Exodus 5:22 – 7:25, Matthew 18:21 – 19:12, Psalm 23, Proverbs 5:22-23

PRAY: Lord, as I read Your Word today, open my eyes to see You. You want to be known. You have been so good to reveal Yourself to us. Thank You for drawing near to humanity throughout the centuries of time. Thank You for inviting me into Your presence even now.


READ: Chapter five of Exodus closes with Moses and the Hebrews being discouraged. Are you discouraged today? Sometimes it may appear the Lord has forgotten to act on our behalf, but we must wait for God’s timing. Chapter six opens with God telling Moses: “Now you will see what I will do to Pharaoh” (Exodus 6:1). God says, I have not forgotten my covenant promise, and the time has come for action. By the time the LORD rescues Jacob’s descendants, not only do the Hebrew people know it was the hand of the LORD, but all of Egypt knows that God is LORD (see Exodus 6:7, 7:5).


EDIFY: God desires to be known. Sometimes He reveals Himself through miraculous signs and wonders, as we will see with the Exodus. And other times He reveals Himself through our willingness to forgive someone who has offended us. In the New Testament reading, Jesus says our willingness to forgive is a prerequisite for receiving forgiveness from our Father in Heaven.

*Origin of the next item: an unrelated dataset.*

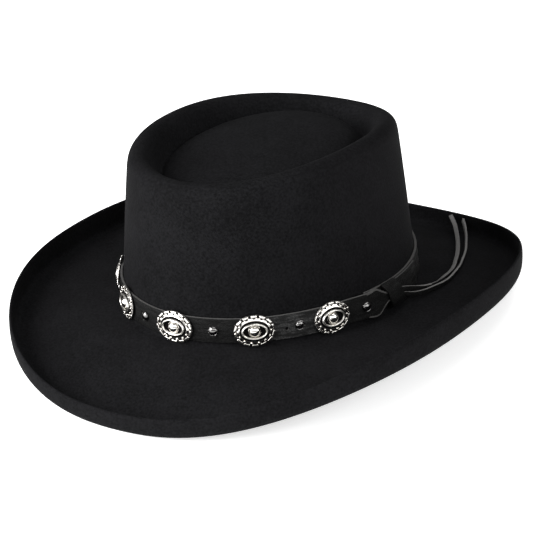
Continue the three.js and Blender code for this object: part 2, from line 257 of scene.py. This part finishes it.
def length_of(route):
    return sum((b - a).length for a, b in zip(route, route[1:]))


lace_inner, inner_route = lace("lace_inner_leather", LACE_INNER, INNER_LEAN)
lace_outer, outer_route = lace("lace_outer_leather", LACE_OUTER, OUTER_LEAN)
for piece, route in ((lace_inner, inner_route), (lace_outer, outer_route)):
    print(piece.name, "length in mm:", round(length_of(route) / MM, 1))

# %% [markdown]
# ## Finishes
#
# A shader is a graph of nodes. Two small classes keep the graph readable: Shade stands for what a node
# gives and can be used in ordinary sums, and Finish makes a material and any node in it.

# %% Classes for shader sums
class Shade:
    def __init__(self, finish, socket):
        self.finish = finish
        self.socket = socket

    def sum_with(self, operation, first, second):
        return self.finish.node("ShaderNodeMath", {"operation": operation}, {0: first, 1: second})

    def __add__(self, other):
        return self.sum_with("ADD", self, other)

    def __radd__(self, other):
        return self.sum_with("ADD", other, self)

    def __sub__(self, other):
        return self.sum_with("SUBTRACT", self, other)

    def __rsub__(self, other):
        return self.sum_with("SUBTRACT", other, self)

    def __mul__(self, other):
        return self.sum_with("MULTIPLY", self, other)

    def __rmul__(self, other):
        return self.sum_with("MULTIPLY", other, self)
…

PRACTICE: Peter asked Jesus, “Lord, how often should I forgive someone who sins against me? Seven times?” “No, not seven times,” Jesus replied, “but seventy times seven!” (Matthew 18:21-22) Is there someone you need to forgive again?  If so, spend a few moments asking the Lord to help you let go of the debt. God has forgiven us beyond what we can comprehend. He is so good, He expects no less from us.